Your solicitor will:

  • Request the draft contract pack from the seller's solicitor
  • Order property searches
  • Review the title, lease (if applicable), and all supporting documentation
  • Raise enquiries with the seller's side
  • Liaise with your mortgage lender

Choose your solicitor carefully. Cheapest is rarely best. Look for someone responsive, who communicates clearly, and who has experience with the type of property you are buying. If it is a leasehold flat, make sure they have leasehold experience.

Step 6: Commission Your Survey

Your mortgage lender will arrange their own valuation — but that is for their benefit, not yours. It simply confirms the property is worth the money they're lending. It will not tell you whether the roof is failing, whether there's subsidence, or whether there are drainage issues.

Instruct an independent RICS survey. For most properties, a Level 2 Homebuyer Report (£500 to £900) is appropriate. For properties over 50 years old, non-standard construction, or in poor condition, commission a Level 3 Building Survey (£800 to £1,500+).

If the survey reveals defects, you have options:

  • Renegotiate the price to reflect the cost of repairs
  • Ask the seller to carry out the remediation before exchange
  • Walk away (before exchange, you lose only your search and survey costs — not your deposit)

A survey that reveals a £10,000 repair can pay for itself many times over in negotiation leverage.

Step 7: Submit Your Full Mortgage Application

After your offer is accepted, submit a full mortgage application. Your lender will conduct a full credit and affordability assessment, and commission a formal property valuation.

Once the lender is satisfied, they issue a formal mortgage offer — a legally significant document that commits them to lending you the agreed amount on the agreed terms. Your solicitor must receive and approve this before exchange can take place.

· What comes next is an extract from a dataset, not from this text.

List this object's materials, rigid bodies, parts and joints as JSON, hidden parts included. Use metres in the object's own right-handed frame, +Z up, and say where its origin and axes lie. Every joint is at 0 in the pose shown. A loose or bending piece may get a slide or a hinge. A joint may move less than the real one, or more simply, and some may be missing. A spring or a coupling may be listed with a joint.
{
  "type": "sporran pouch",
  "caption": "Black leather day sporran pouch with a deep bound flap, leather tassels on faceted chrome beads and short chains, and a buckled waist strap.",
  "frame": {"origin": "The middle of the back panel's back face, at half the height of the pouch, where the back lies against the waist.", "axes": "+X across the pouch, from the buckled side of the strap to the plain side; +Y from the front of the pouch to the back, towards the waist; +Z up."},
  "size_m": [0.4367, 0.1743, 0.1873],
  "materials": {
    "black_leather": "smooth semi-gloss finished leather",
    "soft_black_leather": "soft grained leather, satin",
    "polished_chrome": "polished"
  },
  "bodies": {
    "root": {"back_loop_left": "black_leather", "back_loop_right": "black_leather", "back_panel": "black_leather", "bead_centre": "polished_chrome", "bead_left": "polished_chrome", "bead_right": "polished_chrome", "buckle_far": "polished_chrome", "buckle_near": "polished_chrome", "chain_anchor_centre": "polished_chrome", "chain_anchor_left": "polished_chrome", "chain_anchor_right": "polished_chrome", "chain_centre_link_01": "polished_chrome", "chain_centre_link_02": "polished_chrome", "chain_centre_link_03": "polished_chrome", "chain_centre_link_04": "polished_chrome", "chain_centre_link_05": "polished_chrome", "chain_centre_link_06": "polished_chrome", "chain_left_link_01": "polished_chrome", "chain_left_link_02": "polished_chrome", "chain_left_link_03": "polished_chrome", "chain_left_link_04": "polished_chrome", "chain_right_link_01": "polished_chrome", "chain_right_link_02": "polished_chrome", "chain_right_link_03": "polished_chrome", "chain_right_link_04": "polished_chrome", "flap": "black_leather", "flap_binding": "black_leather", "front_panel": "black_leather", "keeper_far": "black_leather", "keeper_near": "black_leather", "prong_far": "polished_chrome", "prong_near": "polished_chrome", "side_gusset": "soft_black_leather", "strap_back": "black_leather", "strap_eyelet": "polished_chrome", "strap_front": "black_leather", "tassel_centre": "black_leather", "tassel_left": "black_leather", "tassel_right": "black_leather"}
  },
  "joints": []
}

Formal mortgage offers are typically valid for three to six months. If your transaction is delayed beyond that window, you may need an extension.

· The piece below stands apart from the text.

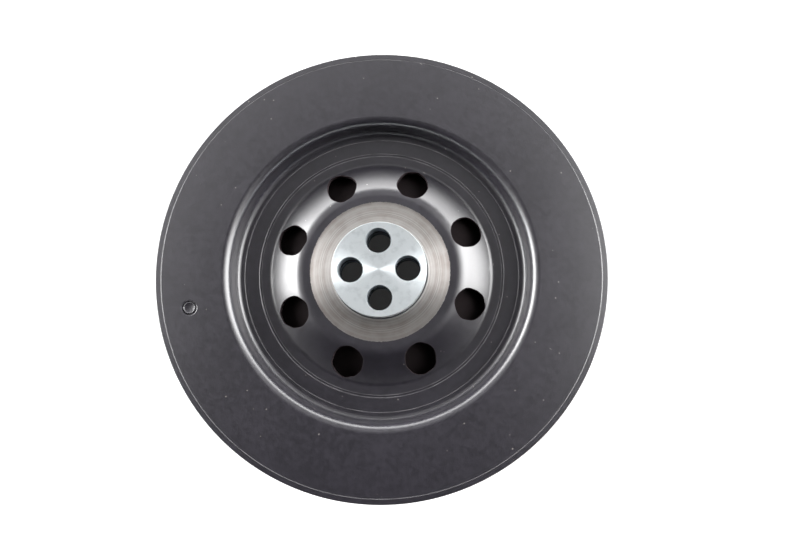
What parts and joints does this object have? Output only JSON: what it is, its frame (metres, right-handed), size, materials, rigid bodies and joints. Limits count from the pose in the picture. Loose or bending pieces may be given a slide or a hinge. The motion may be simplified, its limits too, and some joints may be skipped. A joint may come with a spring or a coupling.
{
  "type": "harmonic balancer",
  "caption": "Sealed steel torsional damper for a crankshaft nose: dished front cover with vent holes, bolted clamp disc, inner inertia ring and a rubber-decoupled ribbed belt pulley behind.",
  "frame": {"origin": "centre of the flat face inside the hub that seats on the end of the crankshaft", "axes": "+Z along the crankshaft's axis, away from the engine, out of the visible front face; +X and +Y across it"},
  "size_m": [0.2, 0.2, 0.0626],
  "materials": {
    "coated_steel": "black dip coat, semi-gloss, over drawn sheet",
    "zinc_plated_steel": "bright zinc over a faced, finely turned surface",
    "machined_steel": "turned bare steel, oiled",
    "spring_steel": "phosphated spring steel",
    "cast_iron": "turned all over, in silicone fluid",
    "bearing_plastic": "moulded, matt",
    "decoupling_rubber": "moulded, matt",
    "coated_pulley": "black coat over turned grooves"
  },
  "bodies": {
    "housing": {"front_pressing": "coated_steel", "rear_pressing": "coated_steel", "filler_plug": "coated_steel", "clamp_disc": "zinc_plated_steel", "crank_hub": "machined_steel", "pulley_carrier": "coated_steel", "decoupling_rubber": "decoupling_rubber", "guide_bush": "bearing_plastic", "thrust_washer": "bearing_plastic", "retaining_ring": "spring_steel"},
    "inertia_mass": {"inertia_ring": "cast_iron", "radial_bearing": "bearing_plastic", "front_thrust_ring": "bearing_plastic", "rear_thrust_ring": "bearing_plastic"},
    "pulley": {"belt_pulley": "coated_pulley"}
  },
  "joints": [
    {"name": "inertia_spin", "type": "hinge", "parent": "housing", "child": "inertia_mass", "pos_m": [0, 0, 0], "axis": [0, 0, 1], "continuous": true},
    {"name": "pulley_twist", "type": "hinge", "parent": "housing", "child": "pulley", "pos_m": [0, 0, 0], "axis": [0, 0, 1], "range_deg": [-6, 6], "stiffness_Nm_per_rad": 150}
  ]
}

Step 8: Exchange of Contracts

Exchange is the legal watershed of English property law. Before this moment, either party can walk away from the transaction at any time with no legal or financial consequence (other than losing costs already spent on searches, surveys, and legal fees — which can total £2,000 to £3,000).

At exchange:

  • Both you and the seller sign identical contracts
  • Your solicitor physically exchanges them with the seller's solicitor
  • You transfer a non-refundable exchange deposit — typically 10% of the purchase price — to your solicitor
  • A completion date is fixed

After exchange, you are legally committed. If you pull out, you forfeit the entire 10% deposit and can be sued for additional damages the seller suffers. If the seller pulls out, you can sue for specific performance to force the sale.

This is why the period between offer acceptance and exchange — typically 8 to 12 weeks — involves so much work and anxiety. Nobody is safe until contracts are exchanged.

Step 9: Completion

Completion happens on the agreed date, typically one to two weeks after exchange. Your solicitor transfers the remaining purchase funds (purchase price minus the exchange deposit) to the seller's solicitor. Once confirmed, the seller's solicitor authorises the estate agent to release the keys.

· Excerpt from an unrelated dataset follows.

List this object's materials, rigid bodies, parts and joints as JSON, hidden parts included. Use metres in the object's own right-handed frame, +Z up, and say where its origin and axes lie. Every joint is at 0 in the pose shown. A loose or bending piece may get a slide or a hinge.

Your solicitor then arranges registration of the new ownership at HM Land Registry and files the Stamp Duty Land Tax return with HMRC within 14 days of completion.

You pick up the keys. The property is yours.

How Long Does the Whole Process Take?

For a straightforward purchase with no chain, expect 8 to 12 weeks from offer acceptance to completion. The national average is around 12 weeks. In a chain, add two to four weeks for each additional property involved. Complex leasehold transactions, slow local authority searches, or unusual property circumstances can push this to 16 to 20 weeks.

The England First-Time Buyer Guide includes a detailed timeline template, a complete cost worksheet, and a checklist for every stage — from AIP through to completion day — so you can track your progress and know exactly what needs to happen next.

Common Pitfalls to Avoid

Not budgeting for stamp duty: Since April 2025, first-time buyer relief threshold dropped to £300,000. On a £350,000 property, you now owe £2,500. Many buyers were caught short.

Relying only on the lender's valuation: This is not a survey. Skipping an independent survey to save £500 risks buying a property with thousands in hidden repair costs.

Choosing a slow conveyancer: In a chain, one slow solicitor can collapse the whole transaction. Ask upfront about their average time from instruction to exchange.

Not reading the lease carefully: If you are buying a flat, the lease terms govern your life for potentially decades. Service charge history, ground rent clauses, and remaining lease length all matter enormously.

Not having cash reserves: Beyond your deposit and transaction costs, you need cash available for moving costs, any immediate repairs or improvements, and emergency fund. Aim for at least three months' expenses in accessible savings after completion.

Buying your first home in England is genuinely complex — but the complexity is manageable if you understand the process, prepare thoroughly, and choose your professionals carefully.